> _SET TASK_
Only the lines from the start of the entries up to and including the line with "LEFT_POINTS = 44" should be written out, exactly as they stand.

> _DATA SUPPLIED_
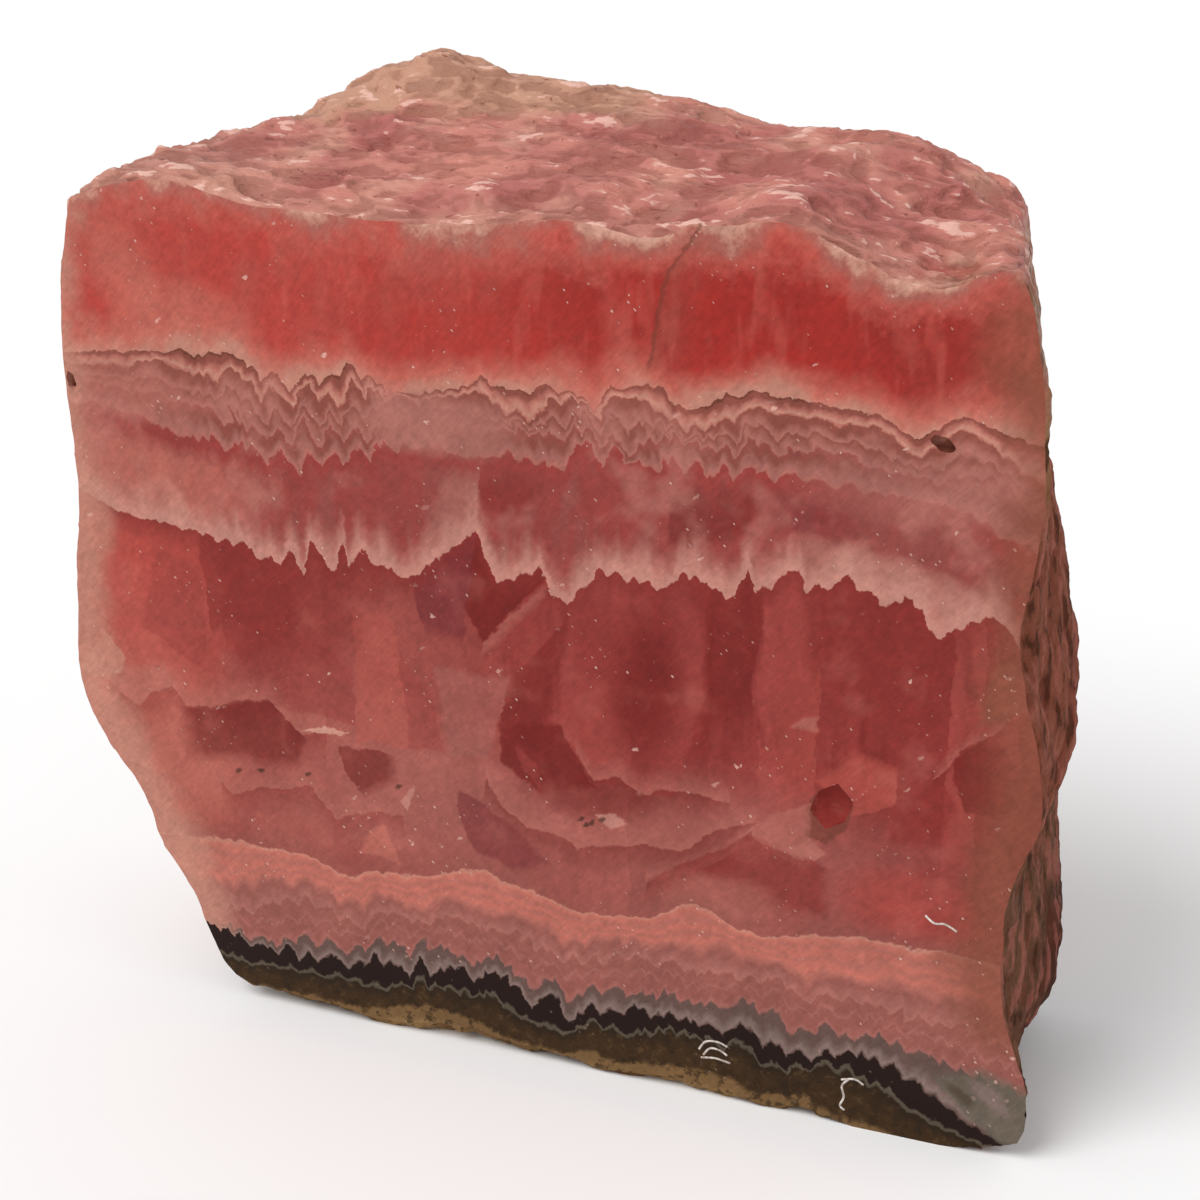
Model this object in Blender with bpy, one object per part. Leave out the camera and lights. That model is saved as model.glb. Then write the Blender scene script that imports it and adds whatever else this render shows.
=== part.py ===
"""A thick slice of banded rhodochrosite that stands upright on its dark base.

The stone is one solid. Its front is a flat polished cut, its back a flat sawn one, and
between them the broken rim is lofted through sections that were drawn by hand. Ledges,
flakes, ridges and the knobbly underside are worked into the rim by formula, the bottom
is worn flat where it stands, and chips and small cavities are cut out of the front.

Frame: +X right, +Y towards the back, +Z up, origin at the middle of the base.
"""

import math

import bmesh
import bpy
from mathutils import Vector, noise

MM = 0.001

# Driving sizes, in millimetres.
THICKNESS = 25.0
RIM_INSET = 0.45
RIM_DEPTH = 0.5
RING_SPACING = 1.45
CUT_FRONT_Y = -THICKNESS / 2
CUT_BACK_Y = THICKNESS / 2

# The outlines below are drawn about this x, which the finished stone moves to 0.
DRAWN_MIDDLE_X = -0.68

# How many points each side of a ring takes.
TOP_POINTS = 48
RIGHT_POINTS = 44
BOTTOM_POINTS = 44
LEFT_POINTS = 44

# Each side of the rim, as the outline it has at a few depths (y). The points are (x, z)
# in millimetres, clockwise as seen from the front, and the next side goes on from the last.
TOP = {
    CUT_FRONT_Y: [
        (-42.6, 75.7), (-40.8, 77.0), (-37.0, 77.9), (-32.5, 78.1), (-28.0, 77.3), (-24.0, 76.7),
        (-18.0, 76.7), (-11.0, 76.5), (-4.0, 77.0), (2.5, 77.9), (9.5, 77.2), (14.0, 78.1),
        (20.5, 79.2), (24.5, 78.2), (28.5, 76.4), (31.5, 75.4), (34.5, 75.7), (37.4, 77.0), (39.4, 76.8),
    ],
    4.5: [
        (-41.0, 76.8), (-37.0, 78.4), (-32.0, 79.7), (-27.0, 81.0), (-18.5, 82.2), (-12.0, 82.7),
        (-6.5, 82.9), (0.0, 82.9), (4.0, 83.2), (9.0, 82.4), (15.0, 81.7), (20.0, 82.2), (26.0, 81.4),
        (30.0, 80.0), (34.0, 78.4), (36.2, 76.9),
    ],
    8.0: [
        (-40.8, 77.0), (-36.0, 78.5), (-32.0, 79.1), (-29.6, 80.5), (-27.0, 82.7), (-22.0, 84.9),
        (-18.0, 86.0), (-15.0, 86.0), (-12.0, 84.9), (-5.0, 84.3), (0.0, 83.9), (6.0, 83.6), (10.0, 82.4),
        (15.0, 81.5), (20.5, 82.2), (24.0, 82.0), (27.0, 81.0), (31.0, 79.3), (35.0, 76.9),
    ],
    CUT_BACK_Y: [
        (-40.5, 77.0), (-36.8, 77.9), (-31.6, 79.0), (-28.5, 81.4), (-23.2, 84.1), (-18.4, 85.5),
        (-15.5, 85.5), (-12.0, 84.2), (-8.8, 84.0), (-1.4, 83.5), (6.0, 83.0), (9.5, 81.8), (15.0, 80.8),
        (20.0, 81.5), (23.5, 81.3), (28.0, 79.4), (32.0, 78.1), (34.2, 76.6),
    ],
}
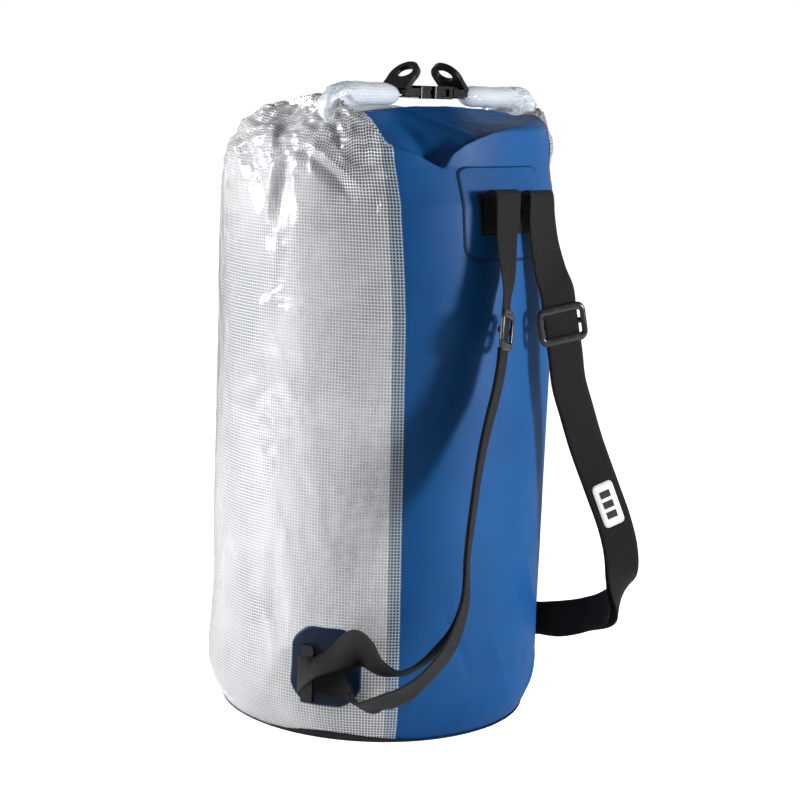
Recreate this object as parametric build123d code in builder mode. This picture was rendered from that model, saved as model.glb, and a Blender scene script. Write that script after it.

> _RIGHT ANSWER_
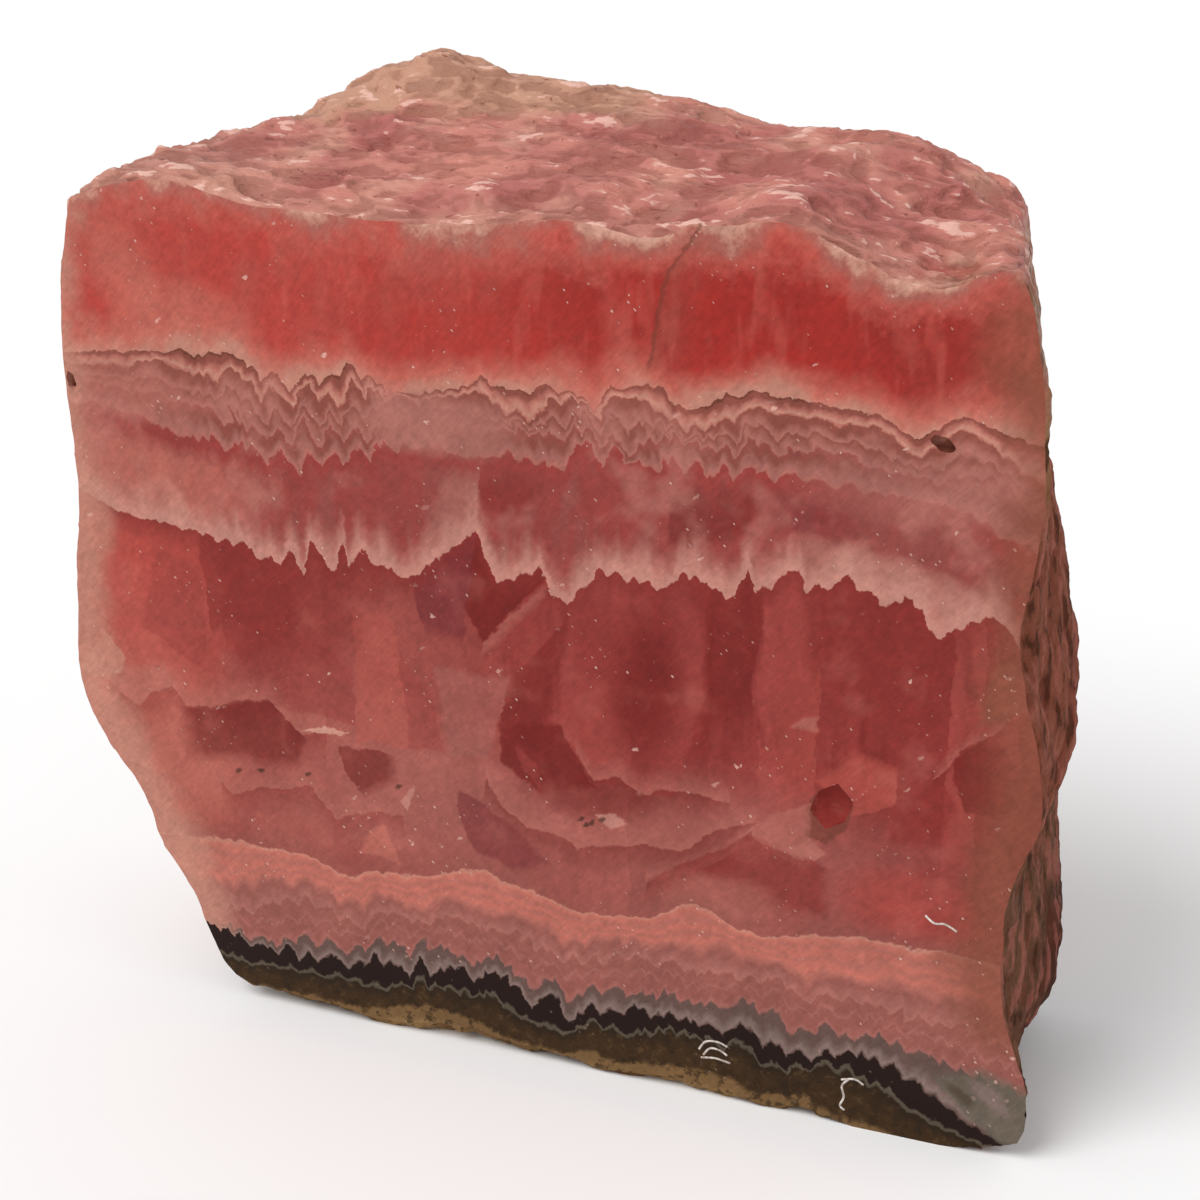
Model this object in Blender with bpy, one object per part. Leave out the camera and lights. That model is saved as model.glb. Then write the Blender scene script that imports it and adds whatever else this render shows.
=== part.py ===
"""A thick slice of banded rhodochrosite that stands upright on its dark base.

The stone is one solid. Its front is a flat polished cut, its back a flat sawn one, and
between them the broken rim is lofted through sections that were drawn by hand. Ledges,
flakes, ridges and the knobbly underside are worked into the rim by formula, the bottom
is worn flat where it stands, and chips and small cavities are cut out of the front.

Frame: +X right, +Y towards the back, +Z up, origin at the middle of the base.
"""

import math

import bmesh
import bpy
from mathutils import Vector, noise

MM = 0.001

# Driving sizes, in millimetres.
THICKNESS = 25.0
RIM_INSET = 0.45
RIM_DEPTH = 0.5
RING_SPACING = 1.45
CUT_FRONT_Y = -THICKNESS / 2
CUT_BACK_Y = THICKNESS / 2

# The outlines below are drawn about this x, which the finished stone moves to 0.
DRAWN_MIDDLE_X = -0.68

# How many points each side of a ring takes.
TOP_POINTS = 48
RIGHT_POINTS = 44
BOTTOM_POINTS = 44
LEFT_POINTS = 44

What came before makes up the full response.